▸ **What is being asked**: Find and copy lines holding "that".
- - -
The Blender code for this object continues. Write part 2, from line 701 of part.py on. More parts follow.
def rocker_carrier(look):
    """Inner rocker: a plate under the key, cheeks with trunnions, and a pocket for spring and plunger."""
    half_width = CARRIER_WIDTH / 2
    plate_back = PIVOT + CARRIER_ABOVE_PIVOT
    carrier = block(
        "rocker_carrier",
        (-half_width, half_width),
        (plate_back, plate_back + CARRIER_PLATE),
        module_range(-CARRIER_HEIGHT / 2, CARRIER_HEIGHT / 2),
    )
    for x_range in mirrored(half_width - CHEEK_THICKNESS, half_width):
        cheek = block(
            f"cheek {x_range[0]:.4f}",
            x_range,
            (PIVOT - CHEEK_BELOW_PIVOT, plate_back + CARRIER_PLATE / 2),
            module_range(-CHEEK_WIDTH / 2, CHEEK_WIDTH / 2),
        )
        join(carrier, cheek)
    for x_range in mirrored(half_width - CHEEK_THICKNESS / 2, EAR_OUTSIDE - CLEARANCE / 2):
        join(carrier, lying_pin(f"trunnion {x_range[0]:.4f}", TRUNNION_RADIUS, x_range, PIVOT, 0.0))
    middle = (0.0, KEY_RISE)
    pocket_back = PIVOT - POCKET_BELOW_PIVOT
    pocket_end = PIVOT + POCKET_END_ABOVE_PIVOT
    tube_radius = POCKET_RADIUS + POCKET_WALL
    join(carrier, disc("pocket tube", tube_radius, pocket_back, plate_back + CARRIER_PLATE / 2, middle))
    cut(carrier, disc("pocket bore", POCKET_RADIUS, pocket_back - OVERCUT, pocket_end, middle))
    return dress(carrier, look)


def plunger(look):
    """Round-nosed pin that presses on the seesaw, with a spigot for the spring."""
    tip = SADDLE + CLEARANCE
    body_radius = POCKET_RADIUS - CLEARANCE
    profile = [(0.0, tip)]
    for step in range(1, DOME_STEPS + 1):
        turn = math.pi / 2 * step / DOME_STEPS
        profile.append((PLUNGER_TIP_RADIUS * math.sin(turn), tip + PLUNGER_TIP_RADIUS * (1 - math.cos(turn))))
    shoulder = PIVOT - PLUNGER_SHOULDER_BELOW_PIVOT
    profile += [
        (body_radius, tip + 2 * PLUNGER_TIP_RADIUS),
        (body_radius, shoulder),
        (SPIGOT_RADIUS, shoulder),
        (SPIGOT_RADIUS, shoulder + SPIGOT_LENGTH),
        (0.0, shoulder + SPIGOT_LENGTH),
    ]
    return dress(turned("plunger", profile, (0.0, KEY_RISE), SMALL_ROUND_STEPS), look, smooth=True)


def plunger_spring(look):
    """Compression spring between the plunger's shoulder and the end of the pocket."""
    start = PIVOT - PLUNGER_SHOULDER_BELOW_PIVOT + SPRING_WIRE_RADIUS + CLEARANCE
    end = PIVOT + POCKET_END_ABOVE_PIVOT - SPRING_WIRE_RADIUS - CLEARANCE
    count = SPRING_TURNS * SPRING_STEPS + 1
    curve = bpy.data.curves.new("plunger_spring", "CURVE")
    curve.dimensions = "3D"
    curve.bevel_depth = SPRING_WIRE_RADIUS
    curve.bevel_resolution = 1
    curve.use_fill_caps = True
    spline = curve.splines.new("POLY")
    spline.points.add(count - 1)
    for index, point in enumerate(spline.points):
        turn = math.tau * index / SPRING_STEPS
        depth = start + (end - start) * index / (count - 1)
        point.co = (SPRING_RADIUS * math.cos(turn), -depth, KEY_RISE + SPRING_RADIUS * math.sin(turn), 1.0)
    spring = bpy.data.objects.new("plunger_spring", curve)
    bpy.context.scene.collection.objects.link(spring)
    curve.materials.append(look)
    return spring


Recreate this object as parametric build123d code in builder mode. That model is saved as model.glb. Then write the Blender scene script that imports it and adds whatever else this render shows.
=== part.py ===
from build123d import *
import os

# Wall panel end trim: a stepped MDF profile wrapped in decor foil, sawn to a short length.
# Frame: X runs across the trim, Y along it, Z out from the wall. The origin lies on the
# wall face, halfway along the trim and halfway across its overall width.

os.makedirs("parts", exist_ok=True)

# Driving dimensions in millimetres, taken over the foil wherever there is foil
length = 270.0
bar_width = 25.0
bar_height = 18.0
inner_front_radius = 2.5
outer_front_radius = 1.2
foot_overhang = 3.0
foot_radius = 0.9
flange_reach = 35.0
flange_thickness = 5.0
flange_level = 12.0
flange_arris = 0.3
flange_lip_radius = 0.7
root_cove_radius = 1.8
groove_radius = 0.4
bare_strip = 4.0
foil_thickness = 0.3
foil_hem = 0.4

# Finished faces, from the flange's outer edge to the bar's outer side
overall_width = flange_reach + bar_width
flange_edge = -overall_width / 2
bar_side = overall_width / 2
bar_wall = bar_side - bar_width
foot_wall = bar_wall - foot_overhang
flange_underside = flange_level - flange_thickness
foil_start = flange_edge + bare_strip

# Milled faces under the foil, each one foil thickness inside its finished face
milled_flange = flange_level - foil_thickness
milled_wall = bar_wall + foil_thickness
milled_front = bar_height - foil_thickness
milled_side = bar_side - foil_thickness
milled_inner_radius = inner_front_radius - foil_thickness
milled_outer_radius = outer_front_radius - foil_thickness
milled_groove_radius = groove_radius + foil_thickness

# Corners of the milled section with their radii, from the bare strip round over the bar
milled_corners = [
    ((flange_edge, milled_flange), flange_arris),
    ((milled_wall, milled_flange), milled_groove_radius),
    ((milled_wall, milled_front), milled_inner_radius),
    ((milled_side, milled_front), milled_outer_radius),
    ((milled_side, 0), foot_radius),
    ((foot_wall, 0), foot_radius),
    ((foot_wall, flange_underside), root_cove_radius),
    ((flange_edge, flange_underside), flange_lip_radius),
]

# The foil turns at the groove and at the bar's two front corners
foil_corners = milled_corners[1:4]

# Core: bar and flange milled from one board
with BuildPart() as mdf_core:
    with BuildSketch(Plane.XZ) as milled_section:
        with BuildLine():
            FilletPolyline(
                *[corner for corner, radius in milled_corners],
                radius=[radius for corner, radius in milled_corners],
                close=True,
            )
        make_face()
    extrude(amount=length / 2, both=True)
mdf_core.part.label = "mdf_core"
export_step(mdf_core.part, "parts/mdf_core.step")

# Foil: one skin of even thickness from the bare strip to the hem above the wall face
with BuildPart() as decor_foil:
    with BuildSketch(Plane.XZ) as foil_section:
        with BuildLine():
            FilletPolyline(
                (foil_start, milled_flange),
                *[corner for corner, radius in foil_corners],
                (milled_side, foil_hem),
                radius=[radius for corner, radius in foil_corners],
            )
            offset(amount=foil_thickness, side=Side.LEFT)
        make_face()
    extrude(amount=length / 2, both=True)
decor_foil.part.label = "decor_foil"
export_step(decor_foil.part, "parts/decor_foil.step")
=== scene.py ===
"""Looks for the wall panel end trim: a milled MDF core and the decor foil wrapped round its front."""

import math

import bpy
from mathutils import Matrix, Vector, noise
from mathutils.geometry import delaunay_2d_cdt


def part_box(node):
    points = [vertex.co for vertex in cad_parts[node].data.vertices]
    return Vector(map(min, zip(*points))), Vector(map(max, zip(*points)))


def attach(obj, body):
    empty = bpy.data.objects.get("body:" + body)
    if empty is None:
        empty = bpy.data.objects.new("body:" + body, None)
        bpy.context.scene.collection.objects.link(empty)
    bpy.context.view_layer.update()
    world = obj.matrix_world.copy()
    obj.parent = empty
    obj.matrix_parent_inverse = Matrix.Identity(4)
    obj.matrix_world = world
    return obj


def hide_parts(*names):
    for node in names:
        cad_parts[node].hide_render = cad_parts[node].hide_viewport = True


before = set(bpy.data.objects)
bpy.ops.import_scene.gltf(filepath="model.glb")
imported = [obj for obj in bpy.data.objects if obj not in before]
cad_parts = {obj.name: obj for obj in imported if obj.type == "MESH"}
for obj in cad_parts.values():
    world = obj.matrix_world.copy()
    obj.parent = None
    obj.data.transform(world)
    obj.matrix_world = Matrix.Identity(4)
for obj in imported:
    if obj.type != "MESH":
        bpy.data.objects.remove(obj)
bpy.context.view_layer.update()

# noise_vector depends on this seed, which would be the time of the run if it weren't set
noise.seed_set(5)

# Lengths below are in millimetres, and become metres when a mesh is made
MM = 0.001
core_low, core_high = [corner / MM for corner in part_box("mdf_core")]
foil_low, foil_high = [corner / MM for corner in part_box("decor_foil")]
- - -
▸ **Solution to this exercise**:
    """Round-nosed pin that presses on the seesaw, with a spigot for the spring."""
Recreate this object as parametric build123d code in builder mode. That model is saved as model.glb. Then write the Blender scene script that imports it and adds whatever else this render shows.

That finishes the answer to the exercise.